Communication was the consensus we reached, which led to my final question.


"So, then, how do we get to know Heavenly Father better?"


"By talking to Him." On of the wisest souls I have ever met, answered.


Following, one of the most cheerful people I have ever met added, "I tell Heavenly Father everything when I'm talking to Him. How my day went. What I'm sad about. All of it."


I learned a lot from my time spent serving those gorgeous, future leaders of the world, but this important lesson was not one I truly took to heart.


Tell Him everything.


Flash forward several years, and I'm driving home from the temple. The sky is a perfect shade of blue, the air conditioning is easily combatting against the August heat, and home is drawing closer and closer.


And I am miserable. Miserable.


Confused. Searching. Defeated. Feeling like a failure in more ways than one can count.


The trip up and back, I had been listening to the only audiobook I had ever downloaded, Cheers to Eternity by Al and Ben Carraway. Younger, obsessed with love Ellie had selected this book and never finished it. Terrified-of-marriage-Ellie was less inclined to listen, but had been prompted to, and so she went for it.
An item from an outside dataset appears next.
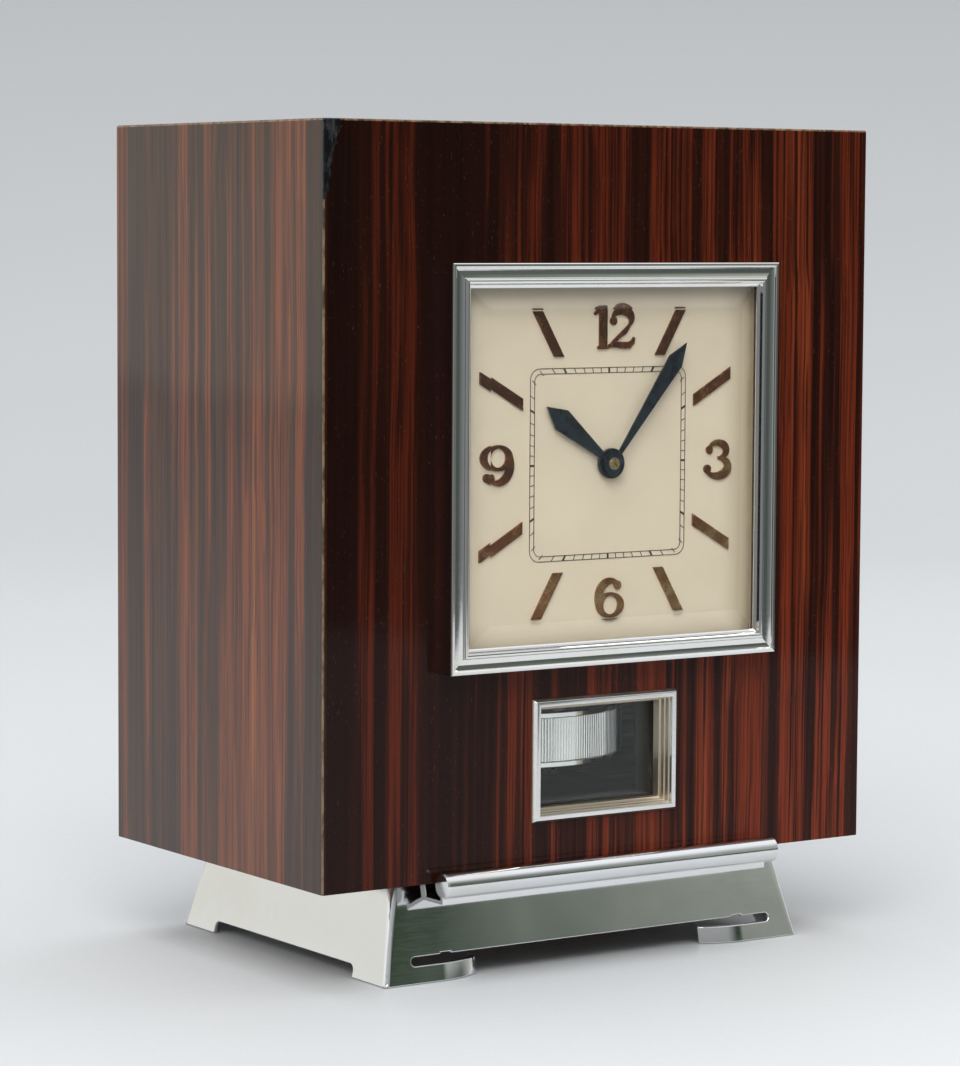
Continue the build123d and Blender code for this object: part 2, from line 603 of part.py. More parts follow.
tooth_ring = []
for k in range(15):
    a = math.radians(24 * k + 6)
    tooth_ring.append((ESCAPE[0] + 6.6 * math.cos(a), ESCAPE[1] + 6.6 * math.sin(a)))
    a = math.radians(24 * k + 15)
    tooth_ring.append((ESCAPE[0] + 8.8 * math.cos(a), ESCAPE[1] + 8.8 * math.sin(a)))
    a = math.radians(24 * k + 18)
    tooth_ring.append((ESCAPE[0] + 9.0 * math.cos(a), ESCAPE[1] + 9.0 * math.sin(a)))
    a = math.radians(24 * k + 16)
    tooth_ring.append((ESCAPE[0] + 6.6 * math.cos(a), ESCAPE[1] + 6.6 * math.sin(a)))
escape_wheel = plate_y(tooth_ring, -32, -30.8) - rod_y(*ESCAPE, 1.0, -35, -25)
escape_wheel = spokes(escape_wheel, *ESCAPE, -32, -30.8, 2.4, 5.4, 5, 1.1)
save("escape_wheel", escape_wheel)

barrel_phase = next_phase(pinion_phase, 12, 90.0, 96)
barrel = gear(96, 0.55, barrel_phase, *BARREL, -24.5, -22)
barrel += rod_y(*BARREL, 24.0, -40, -24)
barrel -= rod_y(*BARREL, 22.8, -38.6, -25.0)
barrel -= rod_y(*BARREL, 2.0 + RUN, -50, -10)
save("mainspring_barrel", barrel)

spring_line = []
for k in range(0, 361):
    a = math.radians(k * 8)
    r = 21.8 - 12.6 * k / 360
    spring_line.append((r * math.cos(a), r * math.sin(a)))
coil = band(spring_line, [0.5] * len(spring_line))
spring_turns = plate_y([(BARREL[0] + x, BARREL[1] + z) for x, z in coil], -37.5, -26.0)
save("mainspring", spring_turns)

pallet = tube_y(*PALLET, 2.6, 1.0, -32, -30.8)
anchor = [(-1.3, -1.4), (1.3, -1.4), (8.0, 3.0), (8.4, 6.0), (7.1, 5.7), (6.5, 4.2), (0, 2.6),
          (-6.5, 4.2), (-7.1, 5.7), (-8.4, 6.0), (-8.0, 3.0)]
pallet += plate_y([(x, PALLET[1] + z) for x, z in anchor], -32, -30.8)
pallet -= rod_y(*PALLET, 1.0, -35, -25)
pallet += rod_y(*PALLET, 1.0, -45.8, -6.9)
pallet += rod_y(*PALLET, 2.6, -8.9, -7.1)
pallet += plate_y([(-1.0, PALLET[1]), (1.0, PALLET[1]), (1.0, 106.5), (2.4, 104.5), (2.4, 102.0),
                   (1.3, 102.0), (1.3, 104.2), (-1.3, 104.2), (-1.3, 102.0), (-2.4, 102.0),
                   (-2.4, 104.5), (-1.0, 106.5)], -8.9, -7.1)
save("pallet_fork", pallet)

# ---- motion work and setting arbor -----------------------------------------------------------------
diagonal = -45.0
cannon_phase = 0.0
cannon = gear(12, 0.5, cannon_phase, *CENTRE, -50.5, -47)
cannon += rod_y(*CENTRE, 2.0, -66.8, -48)
cannon -= rod_y(*CENTRE, 1.5, -70, -40)
save("cannon_pinion", cannon)

motion_phase = next_phase(cannon_phase, 12, diagonal, 36)
motion = gear(36, 0.5, motion_phase, *MOTION, -50, -48)
motion += gear(10, 0.48, 0.0, *MOTION, -54.6, -49.5)
motion -= rod_y(*MOTION, 1.0 + RUN, -60, -40)
save("motion_wheel", motion)

hour_phase = next_phase(0.0, 10, 180.0 + diagonal, 40)
hour_wheel = gear(40, 0.48, hour_phase, *CENTRE, -54, -52.4)
hour_wheel += rod_y(*CENTRE, 2.7, -65.6, -53)
hour_wheel -= rod_y(*CENTRE, 2.0 + RUN, -70, -40)
save("hour_wheel", hour_wheel)

setting_phase = next_phase(motion_phase, 36, diagonal, 12)
setting = gear(12, 0.5, setting_phase, *SETTING, -50, -47.6) + rod_y(*SETTING, 1.25, -49, 46)
save("setting_arbor", setting)
knob = rod_y(*SETTING, 5.0, 42, 50)
for k in range(12):
    a = math.radians(30 * k)
    knob -= rod_y(SETTING[0] + 5.3 * math.cos(a), SETTING[1] + 5.3 * math.sin(a), 0.8, 41, 51)
knob -= rod_y(*SETTING, 1.25, 40, 46)
save("setting_knob", knob)

# ---- hands -----------------------------------------------------------------------------------------
def turned(points, clock_angle):
    a = math.radians(clock_angle)
    out = []
    for across, along in points:
        x = along * math.sin(a) + across * math.cos(a)
        z = along * math.cos(a) - across * math.sin(a)
        out.append((x, DIAL_Z + z))
    return out


hour_hand = plate_y(turned([(-0.5, 0), (0.5, 0), (3.6, 23.4), (0, 30.4), (-3.6, 23.4)], HOUR_AT), -65.4, -64.7)
hour_hand += rod_y(*CENTRE, 4.7, -65.6, -64.4)
hour_hand -= rod_y(*CENTRE, 2.7, -70, -60)
save("hour_hand", hour_hand)

minute_hand = plate_y(turned([(-0.45, 0), (0.45, 0), (2.9, 39.2), (0, 46.2), (-2.9, 39.2)], MINUTE_AT), -66.6, -66.0)
minute_hand += rod_y(*CENTRE, 3.8, -66.8, -65.8)
minute_hand -= rod_y(*CENTRE, 2.0, -70, -60)
save("minute_hand", minute_hand)

# ---- winding unit: arbor, ratchet, expansion drum and click ----------------------------------------
winding = rod_y(*BARREL, 2.0, -45.8, 53.5)
save("barrel_arbor", winding)
ratchet_ring = []
for k in range(30):
    a = math.radians(12 * k)
    ratchet_ring.append((BARREL[0] + 12.0 * math.cos(a), BARREL[1] + 12.0 * math.sin(a)))
    a = math.radians(12 * k + 1.2)
    ratchet_ring.append((BARREL[0] + 10.7 * math.cos(a), BARREL[1] + 10.7 * math.sin(a)))
ratchet = plate_y(ratchet_ring, -6, -4) - rod_y(*BARREL, 2.0, -10, 0)
save("ratchet_wheel", ratchet)

drum_outline = [(0, 8), (38, 8), (42, 12), (42, 46), (38, 50), (0, 50)]
drum_face = make_face(Polyline(*[Vector(r, y, 0) for r, y in drum_outline], close=True))
drum = revolve(drum_face, Axis.Y, 360)
hollow_outline = [(3.4, 10), (37.2, 10), (40, 12.8), (40, 45.2), (37.2, 48), (3.4, 48)]
hollow_face = make_face(Polyline(*[Vector(r, y, 0) for r, y in hollow_outline], close=True))
drum -= revolve(hollow_face, Axis.Y, 360)
drum = Pos(BARREL[0], 0, BARREL[1]) * drum
drum -= rod_y(*BARREL, 2.0, 0, 60)
save("expansion_drum", drum)

tip_angle = math.radians(-70)
tip = (BARREL[0] + 12.35 * math.cos(tip_angle), BARREL[1] + 12.35 * math.sin(tip_angle))
pawl = plate_y([(CLICK[0], CLICK[1] + 1.6), tip, (tip[0] + 0.4, tip[1] - 1.8), (CLICK[0], CLICK[1] - 2.2)], -6, -4)
pawl += rod_y(*CLICK, 2.8, -6, -4)
pawl -= rod_y(*CLICK, 1.2 + RUN, -10, 0)
save("click_pawl", pawl)

# ---- torsion balance -------------------------------------------------------------------------------
RING_LOW, RING_HIGH = 59.2, 76.8
ring = rod_z(0, 0, RING_R, RING_LOW, RING_HIGH) - rod_z(0, 0, RING_R - 3.0, RING_LOW - 1, RING_HIGH + 1)
ring -= rod_z(0, 0, RING_R + 1, RING_LOW + 1.8, RING_HIGH - 1.8) - rod_z(0, 0, RING_R - 0.5, 50, 80)
save("balance_ring", ring)

arms = rod_z(0, 0, 7.0, 60.0, 63.0)
for k in range(3):
    arm = Rot(0, 0, 120 * k + 30) * Pos((RING_R - 3) / 2, 0, 61.5) * Box(RING_R - 3, 6, 3)
    arms += arm
arms = arms & rod_z(0, 0, RING_R - 3.02, 50, 70)
arms -= rod_z(0, 0, 2.0, 50, 70)
save("balance_arms", arms)

staff = rod_z(0, 0, 2.0, 52.3, 100.0) + rod_z(0, 0, 5.0, 52.3, 54.0)
staff += rod_z(0, 0, 10.0, 97.0, 98.6) + rod_z(0, -8.0, 0.8, 98.5, 101.6)
staff -= rod_z(0, 0, 0.4, 98.0, 101)
save("balance_staff", staff)
save("suspension_wire", rod_z(0, 0, 0.4, 98.0, 155.0))

# ---- balance lock ----------------------------------------------------------------------------------
lever = rod_z(0, 0, 9.0, 43.3, 45.0) + block(-3, 3, 5, 41, 43.3, 45.0) + rod_z(0, 41, 4.0, 43.3, 46.5)
lever -= rod_z(0, 0, 2.5 + RUN, 40, 50)
save("lock_lever", lever)
lock = rod_z(0, 0, 12.0, 48.6, 50.2) + rod_z(0, 0, 4.5, 45.3, 50.2)
lock -= rod_z(0, 0, 2.5 + RUN, 40, 60)
save("lock_plate", lock)
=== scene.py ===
import bpy
import bmesh
import json
import math
from mathutils import Matrix, Vector


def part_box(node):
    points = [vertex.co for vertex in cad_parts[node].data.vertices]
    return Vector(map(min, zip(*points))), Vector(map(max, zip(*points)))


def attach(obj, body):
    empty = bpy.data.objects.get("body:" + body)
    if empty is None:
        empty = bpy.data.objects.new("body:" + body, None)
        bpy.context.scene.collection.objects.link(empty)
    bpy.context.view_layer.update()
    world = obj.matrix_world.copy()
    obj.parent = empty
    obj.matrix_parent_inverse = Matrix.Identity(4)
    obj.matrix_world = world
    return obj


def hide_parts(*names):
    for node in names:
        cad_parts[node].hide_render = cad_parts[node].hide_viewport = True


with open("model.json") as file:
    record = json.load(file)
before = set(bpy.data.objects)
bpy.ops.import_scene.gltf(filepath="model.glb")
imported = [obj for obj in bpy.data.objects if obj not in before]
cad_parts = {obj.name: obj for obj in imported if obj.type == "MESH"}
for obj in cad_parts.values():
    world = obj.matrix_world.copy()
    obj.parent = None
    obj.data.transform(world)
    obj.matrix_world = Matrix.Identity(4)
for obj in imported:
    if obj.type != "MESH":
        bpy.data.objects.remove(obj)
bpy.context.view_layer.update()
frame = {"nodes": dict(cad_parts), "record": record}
nodes = frame["nodes"]

# places read from the frame
case_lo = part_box("case_left_side")[0]
case_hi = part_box("case_right_side")[1]
HALF_W = case_hi.x
FRONT = case_lo.y
TOP = case_hi.z
CASE_FLOOR = case_lo.z
dial_lo, dial_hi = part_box("dial_plate")
DIAL_Z = (dial_lo.z + dial_hi.z) / 2
DIAL_HALF = (dial_hi.x - dial_lo.x) / 2

# veneer of the case
SKIN = 0.0013             # depth within which a face counts as veneered
HIDDEN = 0.0015           # anything deeper is the near-black inside
WORN = 0.00045            # width of a rubbed edge
CHIP_DROP = 0.0235        # the knocked corner, down from the top
CHIP_TAPER = 0.0240       # where its slanted side would start, just below
CHIP_FROM = 0.0004        # its width there
CHIP_TO = 0.0052          # and at the top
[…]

Plus, six-hour car rides NEED distraction.


And I know without a doubt that such a suggestion was given to me by God. Not because He was nudging me further down the marriage road, (or maybe He was and I am just really good at tuning Him out) but because I needed to learn the sweet lesson my Young Women had tried to teach me years before.


Tell Him everything.


In the book, Al speaks on several occasions about her personal conversations with God. Ones where she cried, poured out her whole soul, and even got angry with God. She told Him exactly how she was feeling, and such an action inspired me.
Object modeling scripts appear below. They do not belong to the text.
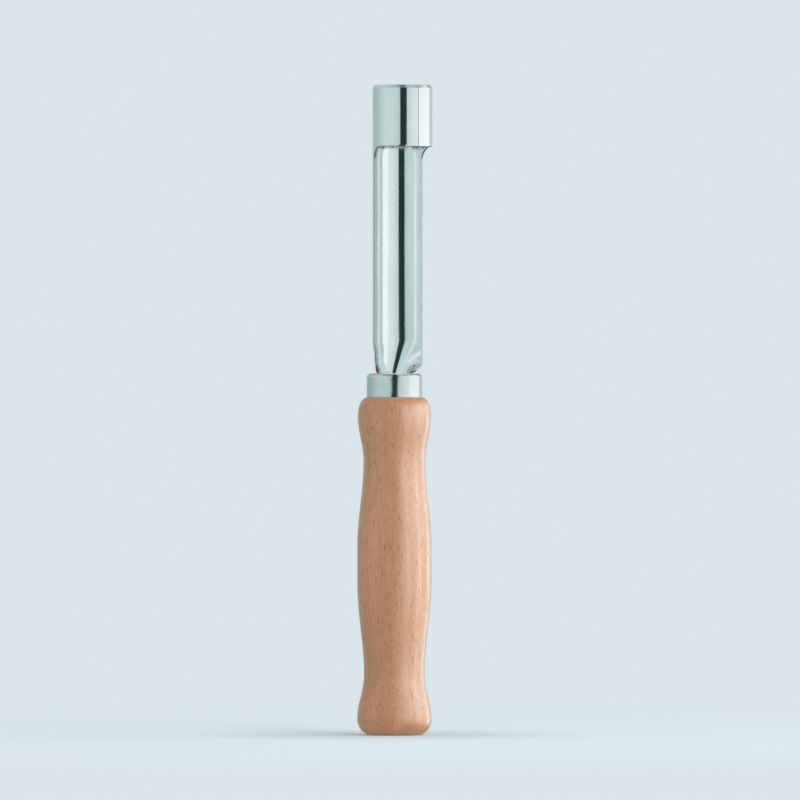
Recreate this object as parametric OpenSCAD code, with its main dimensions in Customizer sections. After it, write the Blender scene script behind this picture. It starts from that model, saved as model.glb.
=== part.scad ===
// Apple corer: a blade rolled from one steel sheet, a drawn ferrule and a turned wooden handle.
// Lengths are in millimetres. The corer stands on the butt of its handle, whose axis is the Z axis,
// and the open side of the blade is at the front, towards -Y.

/* [Blade] */
// Outside diameter of the cutting ring and of the gutter below it
ring_d = 19.4; // [17:0.1:23]
// Thickness of the steel sheet
sheet_t = 0.8; // [0.5:0.05:1.1]
// Height of the closed ring
ring_h = 19.9; // [12:0.1:30]
// Length of the straight gutter between the ring and the neck
gutter_len = 63.1; // [30:0.1:90]
// Length over which the back of the gutter bends over to the tang
neck_len = 9.8; // [7:0.1:16]
// Height of the rounded shoulder at the left rim
left_shoulder_h = 3.9; // [2:0.1:5]
// Height of the rounded shoulder at the right rim
right_shoulder_h = 2.9; // [2:0.1:5]
// Depth of the gutter's rims behind the blade's axis
rim_depth = 2.4; // [0:0.1:4]
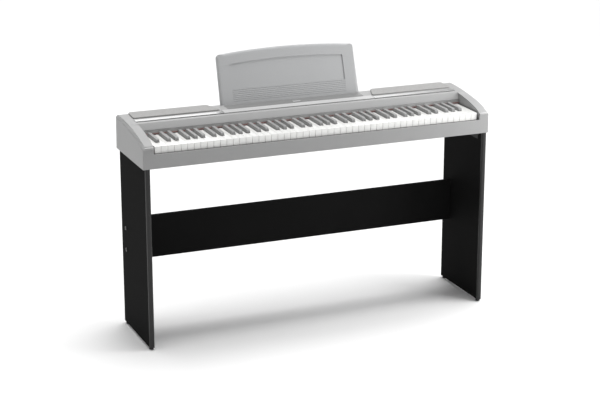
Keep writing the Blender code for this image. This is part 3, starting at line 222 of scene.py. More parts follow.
STAND_BODY = "piano_and_stand"
SIDE_NAMES = ("left", "right")
BAND_DEPTH = 0.0085
BAND_SEAM = 0.0003
BAND_ROUND = 0.0068
BAND_EDGE = 0.0004
BOARD_EDGE = 0.0006
LONG_EDGE = 0.02
SAME_POINT = 1e-6
SAME_PLANE = math.radians(0.4)


def copied(node):
    """The CAD node's solid as a clean shape: points merged, flat faces made whole."""
    shape = bmesh.new()
    shape.from_mesh(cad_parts[node].data)
    bmesh.ops.remove_doubles(shape, verts=shape.verts, dist=SAME_POINT)
    bmesh.ops.dissolve_limit(
        shape, angle_limit=SAME_PLANE, verts=shape.verts, edges=shape.edges
    )
    return shape


def sharp(shape, least=60.0, longer=0.0):
    """Edges where faces meet at over that many degrees, and longer than a length."""
    limit = math.radians(least)
    return [
        edge
        for edge in shape.edges
        if len(edge.link_faces) == 2
        and edge.calc_face_angle(0) > limit
        and edge.calc_length() > longer
    ]


def soften(shape, edges, width, segments=2):
    """Rounds edges, and marks the crest of each round, where the finish wears."""
    layers = shape.verts.layers.float
    crest = layers.get("edge_wear") or layers.new("edge_wear")
    made = bmesh.ops.bevel(
        shape,
        geom=edges,
        offset=width,
        offset_type="OFFSET",
        affect="EDGES",
        segments=segments,
        profile=0.5,
        material=-1,
        clamp_overlap=False,
    )
    fresh = set(made["faces"])
    for vert in made["verts"]:
        if all(face in fresh for face in vert.link_faces):
            vert[crest] = 1.0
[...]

Smacking the volume knob on the radio, I shut off the audio book and let it all out. Let it alllllll out.


The heartache. The hard times. The sorrow. The shame. The fear of the unknown. Just like that remarkable young woman and Al, I told the Lord everything.


I didn't feel that different after exposing my soul. There was no flash of light, no realigning of the cosmos, no sudden understanding. A little discouraged, I turned the audiobook back on, and continued on my way home.


And not an hour later, many of the questions I had been worrying over were answered in one, three-minute phone conversation.


Now, I don't share this experience to guarantee that yelling and crying to the Lord is going to get you your answers. Anyone who has spent any time with Him knows such is rarely the case 😂 It all comes in His timing, no matter our reaction.


However, I am saying that it will change you, and it will change your relationship with Him. Because it has for me.


Since that fateful Saturday, stuck in a car, I have tried to continue to be honest with the Lord. Not always angry, or bitter, or resentful, or sorrowful, but sometimes. Perhaps it all ties back to my perfectionism, but by being honest, I realize how much I have been "hiding" from the Lord.


Not hiding, because duh, He knows everything. But building a wall between us. By pretending things weren't as bad as they were, or like I wasn't upset, or telling myself I just needed to buck up and keep going, I distanced myself from Him. I cast Him in a shadow He doesn't wear. I didn't allow Him to help me.


And that is all He wants to do. Help us. I think that is what He has been trying to do this entire year, but I haven't been letting Him in. I've been keeping Him at bay, trying to hold it all together myself. Impossible. Foolish. Heart-wrenching.


When I finally let down my mask of perfection with my Heavenly Father, when I stopped trying to pretend that I didn't need help and that everything was fine, that's when everything changed. When I started treating Him like what He is, a loving Heavenly Father, that's what He became to me.


That doesn't mean all my trials have gone away. It doesn't mean that I'm sometimes not furious with how my life is turning out. That doesn't mean prayer isn't still hard sometimes.


But it does mean that I know Him. That I trust Him. It means, for possibly the very first time, I don't feel alone anymore. I have my Savior and my Heavenly Father on my side. And as I talk with them openly, I can feel them all around me. In places I never expected and in ways that touch my very center.


My talks with God have become very different, and I am so grateful for it.